Q: Is it better to be memorable or to be practical? Art can be interpreted but design solves a problem – how does that paradigm relate to data visualization?

Substantive

The example of "bad data" here, centers around the infamous NYT graphic of respondents that think it's essential to live in a democracy. At first glance, the graphic is well-produced and aesthetically pleasing (I liked the acknowledgement that a graphic with good visual taste but bad data can often be more misleading since the professionalism of the aesthetic conveys a false sense of trustworthiness), however a deeper look reveals the misleading title and subsequent data points. It was not a decline in a yes/no question, but a slightly lower ranking on a 1-10 scale. The decline in "essentialness" is not nearly as severe as the graph is purposely trying to communicate.

Q: how far is too far for a publication when it comes to substance and impact? Is this wrong across the board for the NYT to do? Could you still make the argument that the perceived decline in "essentialness" of a democracy still represents a significant shift in our society worthy of being reported as the NYT did?

Perception

How easy is a chart to interpret? This topic lies between aesthetics and data as it's closely related to both. Basically, don't use 3-d charts when unnecessary.

Overall, I'm a fan of this structured way to breakdown visualizations. By categorizing and analyzing a chart according to its aesthetics, substance, and perception we can more effectively communicate just why a chart is effective or not.

Note: the rest of the article focuses on our perception of graphics as it relates to design principles. I chose not to focus on these standards as they aren't anything unique, and more of a lesson on general design best practices like Gestalt, color theory, perception, etc.

Bergstrom & West's Misleading axes on graphs

The last sentence in this piece captures the message of this article perfectly:

When you look at data graphics, you want to ask yourself whether the graph has been designed to tell a story that accurately reflects the underlying data, or whether it has been designed to tell a story more closely aligned with what the designer would like you to believe.

Unsurprisingly, I completely agree with this. Everytime I look at a chart I have this in mind – especially, when reading an article in a publication which often attempts to persuade the reader.

Throughout this piece, the authors call out examples of misleading graphs, most often related to the axis and their intervals. They argue that bar graphs should never start at zero since they are displaying categorical data of "absolute magnitude", whereas a line graph "emphasizes the change in the dependent variable as the independent variable changes" and may start at zero, except when it shouldn't...
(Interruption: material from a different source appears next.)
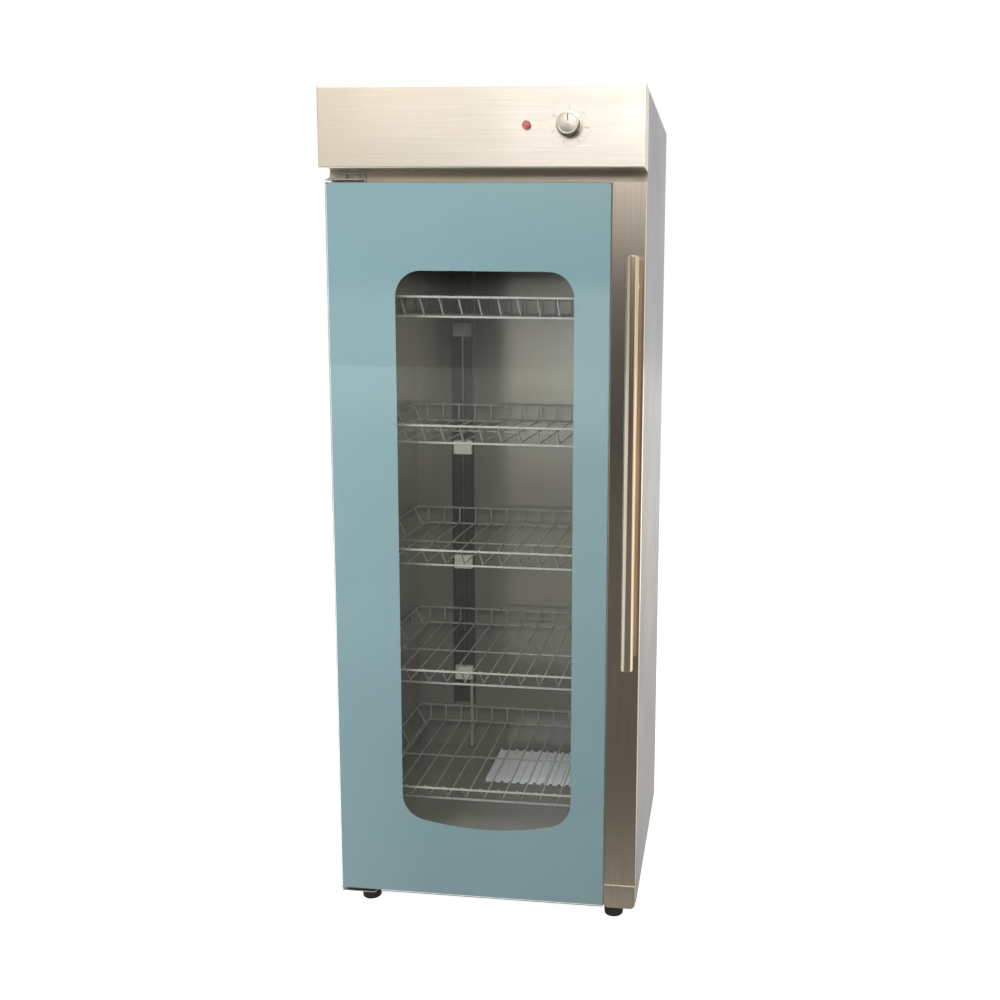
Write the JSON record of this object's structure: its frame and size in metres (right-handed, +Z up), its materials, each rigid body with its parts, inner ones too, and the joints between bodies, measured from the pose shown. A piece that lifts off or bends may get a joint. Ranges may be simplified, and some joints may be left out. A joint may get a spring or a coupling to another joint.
{
  "type": "dish sterilizer cabinet",
  "caption": "Tall free-standing dish drying and sterilizing cabinet with a printed glass door, tube handle, wire racks, infrared heater and a steel head with timer knob and lamp.",
  "frame": {"origin": "bottom centre of the overall box, on the floor", "axes": "+Z up, -Y the front with the door, +X the handle side"},
  "size_m": [0.64, 0.6374, 1.716],
  "materials": {
    "side_sheet": "satin stainless sheet",
    "brushed_stainless": "brushed stainless steel",
    "liner_stainless": "satin stainless liner",
    "galvanised_sheet": "galvanised sheet with a faint spangle",
    "zinc_plated": "bright zinc plate",
    "polished_steel": "polished stainless",
    "chromed_wire": "chrome-plated wire",
    "mineral_wool": "loose mineral fibre",
    "black_rubber": "matt black rubber",
    "black_foam": "closed-cell foam tape",
    "grey_seal": "soft grey silicone seal",
    "white_nylon": "moulded nylon",
    "black_plastic": "moulded plastic",
    "clear_glass": "toughened float glass",
    "quartz": "milky quartz",
    "red_lens": "red moulded lens",
    "fired_enamel": "glossy fired colour behind glass",
    "white_ceramic": "unglazed white ceramic",
    "dial_white": "satin dial with fine marks",
    "spun_aluminium": "spun bright aluminium",
    "dark_channel": "heat-darkened steel",
    "braided_sleeve": "glass-fibre sleeve",
    "blue_white_enamel": "bluish white enamel"
  },
  "bodies": {
    "root": {"side_panel_left": "side_sheet", "side_panel_right": "side_sheet", "back_panel": "galvanised_sheet", "top_cover": "side_sheet", "head_fascia": "brushed_stainless", "head_partition": "galvanised_sheet", "front_rail_top": "brushed_stainless", "front_rail_bottom": "brushed_stainless", "base_pan": "galvanised_sheet", "panel_screws": "zinc_plated", "liner_left": "liner_stainless", "liner_right": "liner_stainless", "liner_back": "liner_stainless", "liner_ceiling": "liner_stainless", "liner_floor": "liner_stainless", "insulation_slabs": "mineral_wool", "foot_pads": "black_rubber", "foot_bolts": "zinc_plated", "hinge_brackets": "zinc_plated", "hinge_pins": "zinc_plated", "hinge_screws": "zinc_plated", "door_catch": "black_rubber", "timer_body": "black_plastic", "dial_plate": "dial_white", "indicator_bezel": "polished_steel", "indicator_lens": "red_lens", "lamp_body": "black_plastic", "rack_1": "chromed_wire", "rack_2": "chromed_wire", "rack_3": "chromed_wire", "rack_4": "chromed_wire", "rack_5": "chromed_wire", "rack_studs": "zinc_plated", "heater_channel": "dark_channel", "tube_holders": "white_ceramic", "heater_tubes": "quartz", "terminal_block": "black_plastic", "heater_lead": "braided_sleeve", "control_leads": "black_rubber", "floor_grommet": "black_rubber", "cable_gland": "black_plastic", "thermostat": "black_plastic", "drip_tray": "blue_white_enamel"},
    "door": {"door_frame": "side_sheet", "door_inner_skin": "side_sheet", "door_glass": "clear_glass", "glass_print": "fired_enamel", "bonding_tape": "black_foam", "steel_band": "brushed_stainless", "band_end_cap": "brushed_stainless", "door_gasket": "grey_seal", "handle_tube": "brushed_stainless", "handle_caps": "polished_steel", "handle_posts": "polished_steel", "handle_screws": "zinc_plated", "hinge_bushes": "white_nylon"},
    "timer_dial": {"timer_shaft": "zinc_plated", "timer_knob": "spun_aluminium", "knob_face": "spun_aluminium"}
  },
  "joints": [
    {"name": "door_hinge", "type": "hinge", "parent": "root", "child": "door", "pos_m": [-0.312, -0.24325, 0.791], "axis": [0, 0, -1], "range_deg": [0, 120]},
    {"name": "timer_knob_turn", "type": "hinge", "parent": "root", "child": "timer_dial", "pos_m": [0.175, -0.28925, 1.6415], "axis": [0, 1, 0], "range_deg": [0, 300]}
  ]
}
I generally agree with this; however, I'm struggling with something here. The two examples given are the Average Number of Hours Worked bar chart and the Climate Change line chart. The bar chart is criticized for not starting at zero, and therefore overemphasizing the differences between countries' avg. hours worked. The line chart is criticized for starting at zero and therefore underemphasizing the differences in rising temperatures. However, it seems the changes are both significant, the only difference is the type of chart. Just like the difference in a few degrees in temperature is significant, the difference in 37 and 41 hours worked per week is more significant than it appears when the bar chart is corrected to start at zero.
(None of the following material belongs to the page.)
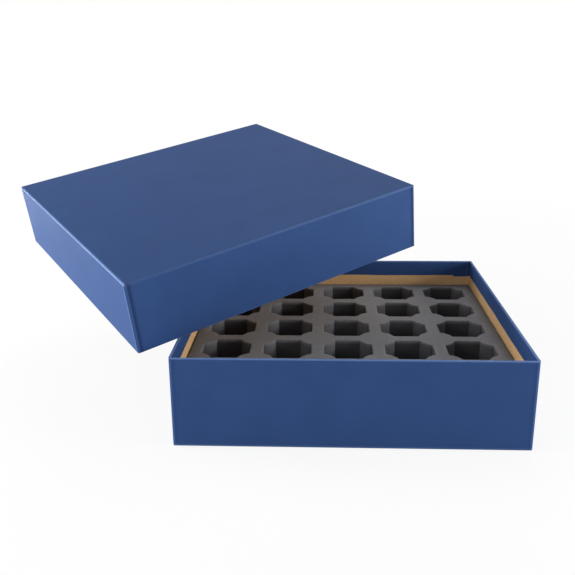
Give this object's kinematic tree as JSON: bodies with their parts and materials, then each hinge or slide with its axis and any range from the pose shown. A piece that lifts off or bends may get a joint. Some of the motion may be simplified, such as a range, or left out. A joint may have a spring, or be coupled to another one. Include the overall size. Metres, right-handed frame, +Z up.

Q: is it really always wrong for a bar chart to start at zero? What's an alternative to a bar chart for displaying significant change between categorical data when a small range needs to be emphasized?

Bergstrom & West's The Principle of Proportional Ink

Proportional Ink is a really interesting concept fairly specific to data visualization – one that I haven't heard much about in my studies so far (aside from Tufte's series of books, although not mentioned in his popular class).

The amount of ink used to indicate a value should be proportional to the value itself

This makes sense. If we perceive a larger area, we immediately think larger/more impactful absolute value regardless of is relation to other elements in the figure. Only if we evaluate and analyze after our initial perception does it become clear when proportional ink isn't used. And if it's not, we have to force ourselves to reconsider the graphic. As a data visualization student, that may not be too hard, but as a reader of a publication, it's deceiving.

The biggest impact of proportional ink, is the initial moment when the reader first sees your graphic. Difference in size is the easiest way for us to compare related items and judge value - more so than space, color, angle, etc. so the amount of ink must be proportional to the value.

Additionally, we read about 3d charts again in this article. My favorite quote regarding pie charts:

We cannot think of a situation in which the addition of a third dimension offers anything other than visual bullshit

As if we needed another reason to not use pie charts, it's clear how it does not follow the proportional ink principle.

This proportional ink concept is definitely logical, but one of the hardest to executive flawlessly once you break away from bar charts and line graphs. If I had to guess, it would be one of the most often broken rules of data visualization.

Q: Aside from only using bar charts that start at zero, and line charts without shaded areas (unless they also start at zero), what other chart types are acceptable that don't break the proportional ink principle?